Environment details https://docs.nvidia.com/nemo-framework/user-guide/latest/softwarecomponentversions.html#nemo-framework-24-05

rahul-sarvam commented 4 days ago

I have compared a bunch of things between the 2 models and looks like there is a large difference between the logits of the 2 models.
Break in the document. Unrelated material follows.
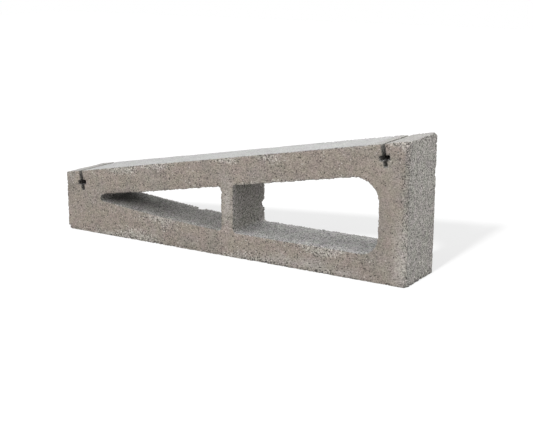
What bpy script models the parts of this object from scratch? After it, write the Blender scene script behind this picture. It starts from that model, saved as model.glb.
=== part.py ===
"""A solar ballast mount: one pressed concrete wedge that carries the edges of tilted
solar modules and holds them down by its own weight.

X runs from the low end to the high end, Y from the front face to the back and Z up.
The origin is the middle of the underside. All lengths are in metres.
"""

import math

import bmesh
import bpy
from mathutils import Matrix, Vector

# Outline of the block
BLOCK_LENGTH = 1.130
BLOCK_WIDTH = 0.164
LOW_END_HEIGHT = 0.176
TILT = math.radians(10.0)
END_RADIUS = 0.004
ARRIS_RADIUS = 0.0025

# Chords, post and web round the two windows
TOP_CHORD_DEPTH = 0.0775
BOTTOM_CHORD_DEPTH = 0.071
HIGH_POST_THICKNESS = 0.0825
WEB_THICKNESS = 0.038
WEB_FROM_LOW_END = 0.5865

# Low window: a wedge with a round nose, whose floor falls more gently past a knee
NOSE_FROM_LOW_END = 0.130
NOSE_RADIUS = 0.0096
KNEE_FROM_LOW_END = 0.375
KNEE_RISE = 0.0095
KNEE_RADIUS = 1.5
WEB_FILLET = 0.0125

# High window: wide fillets at the post, a sharp one under the roof at the web
POST_HEAD_FILLET = 0.0635
POST_FOOT_FILLET = 0.051
WEB_HEAD_FILLET = 0.004

# Clamp slots: a neck square to the slope, a cross bar for the clamp's plate, and a
# blind tail that clears the end of its bolt
LOW_SLOT_FROM_END = 0.0548
HIGH_SLOT_FROM_END = 0.0766
NECK_WIDTH = 0.0095
BAR_WIDTH = 0.028
BAR_HEIGHT = 0.011
BAR_ROOF_DEPTH = 0.0303
SLOT_DEPTH = 0.0585

# Corners broken off: how far the break reaches along X, Y and Z
LOW_FOOT_BREAKS = ((0.0065, 0.045, 0.0155), (0.0155, 0.045, 0.0065))
HIGH_FOOT_BREAK = (0.007, 0.010, 0.008)
HIGH_HEAD_BREAK = (0.014, 0.017, 0.010)

# Chips out of the back arrises: the size of the lost flake along X, Y and Z
WEB_CHIP = (0.017, 0.026, 0.021)
WEB_CHIP_HEIGHT = 0.123
FLOOR_CHIP = (0.030, 0.022, 0.010)
FLOOR_CHIP_PAST_KNEE = 0.010
END_CHIP = (0.010, 0.012, 0.027)
END_CHIP_HEIGHT = 0.273

# Drawing quality
ARC_STEP = math.radians(6.0)
ARRIS_SEGMENTS = 2
SHARP_ANGLE = math.radians(35.0)
OVERRUN = 0.010
WELD_DISTANCE = 0.00001

CONCRETE_COLOUR = (0.27, 0.25, 0.225, 1.0)
CONCRETE_ROUGHNESS = 0.92

FRONT = -BLOCK_WIDTH / 2
BACK = BLOCK_WIDTH / 2


def clear_scene():
    for item in list(bpy.data.objects):
        bpy.data.objects.remove(item, do_unlink=True)


def new_collection(name):
    made = bpy.data.collections.new(name)
    bpy.context.scene.collection.children.link(made)
    return made


def concrete_material():
    material = bpy.data.materials.new("pressed_concrete")
    material.use_nodes = True
    shader = material.node_tree.nodes["Principled BSDF"]
    shader.inputs["Base Color"].default_value = CONCRETE_COLOUR
    shader.inputs["Roughness"].default_value = CONCRETE_ROUGHNESS
    shader.inputs["Metallic"].default_value = 0.0
    return material


def top_height(x):
    """Height of the sloping top face, x being counted from the low end."""
    return LOW_END_HEIGHT + x * math.tan(TILT)


def roof_height(x):
    """Height of the windows' roof, which is parallel to the top face."""
    return top_height(x) - TOP_CHORD_DEPTH / math.cos(TILT)


def rounded(corners):
    """Outline through (x, z, radius) corners, with an arc tangent to both sides at each."""
    points = []
    for i, (x, z, radius) in enumerate(corners):
        corner = Vector((x, z))
        before = (Vector(corners[i - 1][:2]) - corner).normalized()
        after = (Vector(corners[(i + 1) % len(corners)][:2]) - corner).normalized()
        inner = before.angle(after)
        turn = math.pi - inner
        centre = corner + (before + after).normalized() * radius / math.sin(inner / 2)
        start = corner + before * radius / math.tan(inner / 2) - centre
        way = math.copysign(turn, -before.cross(after))
        steps = max(2, math.ceil(turn / ARC_STEP))
        for k in range(steps + 1):
            points.append(centre + Matrix.Rotation(way * k / steps, 2) @ start)
    return points


def add_mesh(name, mesh, into):
    made = bpy.data.objects.new(name, mesh)
    into.objects.link(made)
    return made


def mesh_of(shape, name):
    mesh = bpy.data.meshes.new(name)
    shape.to_mesh(mesh)
    shape.free()
    return mesh


def prism(name, loops, width, into):
    """Solid of outlines in the XZ plane, as wide as width across Y; inner loops are holes."""
    curve = bpy.data.curves.new(name + "_outline", "CURVE")
    curve.dimensions = "2D"
    curve.fill_mode = "BOTH"
    curve.extrude = width / 2
    for loop in loops:
        spline = curve.splines.new("POLY")
        spline.points.add(len(loop) - 1)
        spline.use_cyclic_u = True
        for spot, (x, z) in zip(spline.points, loop):
            spot.co = (x, z, 0, 1)
    outline = bpy.data.objects.new(name + "_outline", curve)
    outline.rotation_euler.x = math.pi / 2
    into.objects.link(outline)
    bpy.context.view_layer.update()

    graph = bpy.context.evaluated_depsgraph_get()
    raw = bpy.data.meshes.new_from_object(outline.evaluated_get(graph))
    shape = bmesh.new()
    shape.from_mesh(raw)
    bmesh.ops.remove_doubles(shape, verts=shape.verts, dist=WELD_DISTANCE)
    bmesh.ops.recalc_face_normals(shape, faces=shape.faces)
    solid = add_mesh(name, mesh_of(shape, name), into)
    solid.matrix_world = outline.matrix_world.copy()
    bpy.data.objects.remove(outline, do_unlink=True)
    return solid


def block_outline():
    return rounded([
        (0, 0, END_RADIUS),
        (BLOCK_LENGTH, 0, END_RADIUS),
        (BLOCK_LENGTH, top_height(BLOCK_LENGTH), END_RADIUS),
        (0, top_height(0), END_RADIUS),
    ])


def low_window():
    web_face = WEB_FROM_LOW_END - WEB_THICKNESS / 2
    knee = Vector((KNEE_FROM_LOW_END, BOTTOM_CHORD_DEPTH + KNEE_RISE))
    nose_x = NOSE_FROM_LOW_END + NOSE_RADIUS
    nose = Vector((nose_x, roof_height(nose_x) - NOSE_RADIUS / math.cos(TILT)))
    # The floor leaves the knee as a tangent to the underside of the nose
    run = knee.x - nose.x
    rise = nose.y - knee.y
    fall = math.tan(math.atan2(rise, run) - math.asin(NOSE_RADIUS / math.hypot(run, rise)))
    # Roof and floor would meet here if the nose were sharp
    tip = (knee.y + knee.x * fall - roof_height(0)) / (math.tan(TILT) + fall)
    return rounded([
        (tip, roof_height(tip), NOSE_RADIUS),
        (knee.x, knee.y, KNEE_RADIUS),
        (web_face, BOTTOM_CHORD_DEPTH, WEB_FILLET),
        (web_face, roof_height(web_face), WEB_FILLET),
    ])


def high_window():
    web_face = WEB_FROM_LOW_END + WEB_THICKNESS / 2
    post_face = BLOCK_LENGTH - HIGH_POST_THICKNESS
    return rounded([
        (web_face, BOTTOM_CHORD_DEPTH, WEB_FILLET),
        (post_face, BOTTOM_CHORD_DEPTH, POST_FOOT_FILLET),
        (post_face, roof_height(post_face), POST_HEAD_FILLET),
        (web_face, roof_height(web_face), WEB_HEAD_FILLET),
    ])


def slot_outline():
    """Cross-shaped slot, about the point where its centre line meets the top face."""
    neck = NECK_WIDTH / 2
    bar = BAR_WIDTH / 2
    bar_floor = BAR_ROOF_DEPTH + BAR_HEIGHT
    side = [
        (neck, OVERRUN),
        (neck, -BAR_ROOF_DEPTH),
        (bar, -BAR_ROOF_DEPTH),
        (bar, -bar_floor),
        (neck, -bar_floor),
        (neck, -SLOT_DEPTH),
    ]
    return side + [(-x, z) for x, z in reversed(side)]


def cut(target, cutter):
    cutter.hide_render = True
    cutter.display_type = "WIRE"
    boolean = target.modifiers.new(cutter.name, "BOOLEAN")
    boolean.operation = "DIFFERENCE"
    boolean.object = cutter


def cut_slots(block, into):
    places = {
        "low_clamp_slot": LOW_SLOT_FROM_END * math.cos(TILT),
        "high_clamp_slot": BLOCK_LENGTH - HIGH_SLOT_FROM_END * math.cos(TILT),
    }
    for name, x in places.items():
        slot = prism(name, [slot_outline()], BLOCK_WIDTH + 2 * OVERRUN, into)
        mouth = Matrix.Translation((x - BLOCK_LENGTH / 2, 0, top_height(x)))
        slot.matrix_world = mouth @ Matrix.Rotation(-TILT, 4, "Y") @ slot.matrix_world
        cut(block, slot)


def break_corner(block, name, corner, reach, into):
    """Takes a corner off flat; reach is signed, pointing along X, Y and Z into the block."""
    normal = Vector((1 / reach[0], 1 / reach[1], 1 / reach[2]))
    depth = 1 / normal.length
    side = 2 * max(abs(length) for length in reach)
    shape = bmesh.new()
    bmesh.ops.create_cube(shape, size=side)
    cutter = add_mesh(name, mesh_of(shape, name), into)
    cutter.rotation_euler = normal.to_track_quat("Z", "Y").to_euler()
    cutter.location = Vector(corner) + normal.normalized() * (depth - side / 2)
    cut(block, cutter)


def break_corners(block, into):
    low = -BLOCK_LENGTH / 2
    high = BLOCK_LENGTH / 2
    for i, (x, y, z) in enumerate(LOW_FOOT_BREAKS):
        break_corner(block, f"low_foot_break_{i}", (low, FRONT, 0), (x, y, z), into)
    x, y, z = HIGH_FOOT_BREAK
    break_corner(block, "high_foot_break", (high, FRONT, 0), (-x, y, z), into)
    x, y, z = HIGH_HEAD_BREAK
    head = (high, BACK, top_height(BLOCK_LENGTH))
    break_corner(block, "high_head_break", head, (-x, -y, -z), into)


def round_arrises(block):
    arris = block.modifiers.new("arris", "BEVEL")
    arris.limit_method = "ANGLE"
    arris.angle_limit = SHARP_ANGLE
    arris.width = ARRIS_RADIUS
    arris.segments = ARRIS_SEGMENTS


def chip_arrises(block, into):
    """Hollows left in the back arrises by lost flakes, each drawn as an uneven ball."""
    knee_height = BOTTOM_CHORD_DEPTH + KNEE_RISE
    chips = {
        "web_chip": (WEB_CHIP, WEB_FROM_LOW_END + WEB_THICKNESS / 2, WEB_CHIP_HEIGHT),
        "floor_chip": (FLOOR_CHIP, KNEE_FROM_LOW_END + FLOOR_CHIP_PAST_KNEE, knee_height),
        "end_chip": (END_CHIP, BLOCK_LENGTH, END_CHIP_HEIGHT),
    }
    for name, (size, x, z) in chips.items():
        shape = bmesh.new()
        bmesh.ops.create_icosphere(shape, subdivisions=2, radius=0.5)
        bmesh.ops.scale(shape, vec=size, verts=shape.verts)
        flake = add_mesh(name, mesh_of(shape, name), into)
        flake.location = (x - BLOCK_LENGTH / 2, BACK, z)
        cut(block, flake)


def build():
    clear_scene()
    parts = new_collection("solar_ballast_mount")
    cutters = new_collection("cutters")

    loops = [block_outline(), low_window(), high_window()]
    block = prism("ballast_block", loops, BLOCK_WIDTH, parts)
    block.location.x = -BLOCK_LENGTH / 2
    block.data.materials.append(concrete_material())
    cut_slots(block, cutters)
    round_arrises(block)
    break_corners(block, cutters)
    chip_arrises(block, cutters)
    block.data.set_sharp_from_angle(angle=SHARP_ANGLE)


build()
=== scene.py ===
# Solar ballast mount: one block of dry-pressed concrete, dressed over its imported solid.
import math
import bmesh
import bpy
import numpy as np
from mathutils import Matrix, Vector, kdtree


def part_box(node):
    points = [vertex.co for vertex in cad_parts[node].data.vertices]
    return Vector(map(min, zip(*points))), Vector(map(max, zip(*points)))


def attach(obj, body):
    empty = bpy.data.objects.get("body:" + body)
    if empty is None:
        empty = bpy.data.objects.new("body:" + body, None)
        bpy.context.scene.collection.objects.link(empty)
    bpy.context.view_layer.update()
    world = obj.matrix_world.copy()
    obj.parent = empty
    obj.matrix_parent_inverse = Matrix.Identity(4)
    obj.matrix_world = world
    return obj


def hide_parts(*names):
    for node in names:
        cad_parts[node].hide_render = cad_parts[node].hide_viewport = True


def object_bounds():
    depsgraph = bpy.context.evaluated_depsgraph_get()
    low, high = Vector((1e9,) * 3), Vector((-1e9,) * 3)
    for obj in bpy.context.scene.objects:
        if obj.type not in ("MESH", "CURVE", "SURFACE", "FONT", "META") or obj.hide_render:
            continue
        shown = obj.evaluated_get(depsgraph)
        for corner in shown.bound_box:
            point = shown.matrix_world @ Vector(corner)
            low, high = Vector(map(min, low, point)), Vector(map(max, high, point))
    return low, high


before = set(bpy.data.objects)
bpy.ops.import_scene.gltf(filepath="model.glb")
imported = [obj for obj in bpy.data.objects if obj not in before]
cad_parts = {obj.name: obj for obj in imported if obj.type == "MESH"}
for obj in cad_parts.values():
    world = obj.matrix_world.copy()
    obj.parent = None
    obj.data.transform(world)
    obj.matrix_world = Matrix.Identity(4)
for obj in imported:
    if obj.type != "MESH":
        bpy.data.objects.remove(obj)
cadLow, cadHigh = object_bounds()
print("frame loaded")

millimetre = 0.001


# sRGB hex to the linear colour that a socket holds
def toLinear(hexColour):
    channels = [int(hexColour[i:i + 2], 16) / 255 for i in (1, 3, 5)]
    linear = [c / 12.92 if c <= 0.04045 else ((c + 0.055) / 1.055) ** 2.4 for c in channels]
    return (*linear, 1.0)


# adds a node with its settings; an input that is a node or a socket is linked, any other is a value
def addNode(tree, kind, inputs=(), **settings):
    node = tree.nodes.new("ShaderNode" + kind)
    for name, value in settings.items():
        setattr(node, name, value)
    for name, value in inputs.items() if isinstance(inputs, dict) else enumerate(inputs):
        if isinstance(value, bpy.types.Node):
            value = next(socket for socket in value.outputs if socket.enabled)
        if isinstance(value, bpy.types.NodeSocket):
            tree.links.new(value, node.inputs[name])
        else:
            node.inputs[name].default_value = value
    return node


# puts data in the scene as an object
def placed(name, data, matrix=Matrix.Identity(4)):
    made = bpy.data.objects.new(name, data)
    made.matrix_world = matrix
    bpy.context.scene.collection.objects.link(made)
    return made


# the turn that points a camera or a lamp along a direction
def lookingAlong(direction):
    return Vector(direction).to_track_quat("-Z", "Y").to_matrix().to_4x4()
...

nemo_model = MegatronGPTModel.restore_from(
    nemo_path,
    trainer=dummy_trainer,
    override_config_path=model_config,
    map_location=map_location
)

# Load HuggingFace model
hf_model = AutoModelForCausalLM.from_pretrained(
    hf_path,
    local_files_only=True,
    torch_dtype=torch.bfloat16 # nemo_model.dtype
)

# Load tokenizer
tokenizer = LlamaTokenizer.from_pretrained(tokenizer_path, legacy=False)
tokenizer.pad_token = tokenizer.eos_token
tokenizer.pad_token_id = tokenizer.eos_token_id

# Move models to device
nemo_model = nemo_model.to(device)
hf_model = hf_model.to(device)

# Set both models to eval mode
nemo_model.eval()
hf_model.eval()

# Create random input ids
input_ids = torch.randint(
    100, 1000,
    (test_batch_size, test_seq_length),
    device=device
)
attention_mask = torch.ones_like(input_ids)

with torch.no_grad():
    # NeMo forward pass
    nemo_output = nemo_model(
        tokens=input_ids,
        text_position_ids=torch.arange(test_seq_length, device=device),
        attention_mask=attention_mask,
        labels=None
    )

    # HF forward pass
    hf_output = hf_model(
        input_ids=input_ids,
        attention_mask=attention_mask,
        output_hidden_states=True,
        return_dict=True
    ).logits

# Compare logits
logits_match = torch.allclose(
    nemo_output,
    hf_output,
    rtol=rtol,
    atol=atol
)

metrics['logits_max_diff'] = float(
    torch.max(torch.abs(nemo_output - hf_output)).cpu()
)

Output:

Conversion test results:
Logits match: False (max diff: 4.91e+00)
  Parameters match: True (max diff: 0.00e+00)
  Generation match: 0.0
    Sample generation comparison:
      Input text: '<s>[INST] Hello [/INST]\n'
      NeMo output: "<s>[INST] Hello [/INST]\n Hello. It's nice to meet you. Is there something I can help you with or"
      HF output: '<s> [INST] Hello [/INST]\n Hello. ನಿಮ್ಮನ್ನ ಭೇಟಿ ಮಾಡಿ ಸಂತೋಷ ಆಯ್ತು. ನಿಮಗೆ ಏನ'
Number of parameters match: 1.0 (Nemo: 2525087744, HF: 2525087744)
❌ Conversion test failed!

I am not able to pinpoint why this is happening. Any pointers will be helpful.